» Exercise directions: Using the listing below, report all lines holding the word "Identity".
————
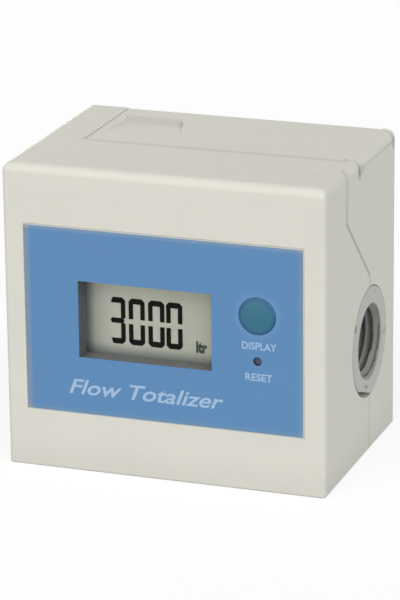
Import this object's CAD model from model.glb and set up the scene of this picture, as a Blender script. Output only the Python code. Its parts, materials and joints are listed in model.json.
"""Looks of a small water meter: its casing, label, display, keys, ports, battery door and what they hold.

Shapes are worked in millimetres and become metres when a piece is finished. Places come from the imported
frame, and the few driving sizes stand as fields of the sub-assemblies.
"""

import json
import logging
import math
from dataclasses import dataclass
from enum import Enum
from typing import Any, Callable, Iterable, Optional, Self, Sequence

import bmesh
import bpy
from mathutils import Matrix, Vector

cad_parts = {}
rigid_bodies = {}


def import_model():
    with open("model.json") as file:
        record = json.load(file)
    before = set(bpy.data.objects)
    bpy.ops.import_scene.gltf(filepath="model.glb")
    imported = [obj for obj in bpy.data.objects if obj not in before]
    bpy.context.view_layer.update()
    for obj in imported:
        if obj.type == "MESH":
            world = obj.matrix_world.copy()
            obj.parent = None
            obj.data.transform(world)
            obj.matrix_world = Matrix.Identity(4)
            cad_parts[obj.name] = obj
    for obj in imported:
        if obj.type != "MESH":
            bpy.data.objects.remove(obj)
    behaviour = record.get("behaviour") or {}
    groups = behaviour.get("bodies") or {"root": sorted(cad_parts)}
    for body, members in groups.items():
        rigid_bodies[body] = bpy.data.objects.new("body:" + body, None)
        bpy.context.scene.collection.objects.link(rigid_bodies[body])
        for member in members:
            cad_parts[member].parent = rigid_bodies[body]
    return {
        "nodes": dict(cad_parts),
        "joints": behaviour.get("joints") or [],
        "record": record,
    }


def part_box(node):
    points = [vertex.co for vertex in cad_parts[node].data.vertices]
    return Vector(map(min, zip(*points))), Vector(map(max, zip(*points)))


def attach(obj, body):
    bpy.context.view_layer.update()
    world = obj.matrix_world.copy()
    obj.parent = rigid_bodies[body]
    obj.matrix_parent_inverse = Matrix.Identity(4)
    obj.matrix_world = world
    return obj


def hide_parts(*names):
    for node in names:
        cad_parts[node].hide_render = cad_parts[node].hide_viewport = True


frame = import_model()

# Lengths are in millimetres. Points nearer than MERGE are one, or COARSE_MERGE where a mesh is less exact.
# Solids reach OVERLAP into each other before they are joined, and a reach of FAR has no end.
MM = 0.001
MERGE = 1e-5
COARSE_MERGE = 1e-4
OVERLAP = 0.1
FAR = 500.0
SMOOTH_ANGLE = math.radians(32)
FLAT_ANGLE = math.radians(0.2)
LOG = logging.getLogger("meter")

Span = tuple[float, float]
Triple = tuple[float, float, float]
Colour = tuple[float, float, float, float]
Place = Callable[[Vector], bool]


def linked(name: str, data: bpy.types.ID) -> bpy.types.Object:
    """Puts a new object into the scene.

    Args:
        name: Its name.
        data: What it shows.

    Returns:
        The object.
    """
    made = bpy.data.objects.new(name, data)
    bpy.context.scene.collection.objects.link(made)
    return made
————
» Problem solution:
            obj.matrix_world = Matrix.Identity(4)
    obj.matrix_parent_inverse = Matrix.Identity(4)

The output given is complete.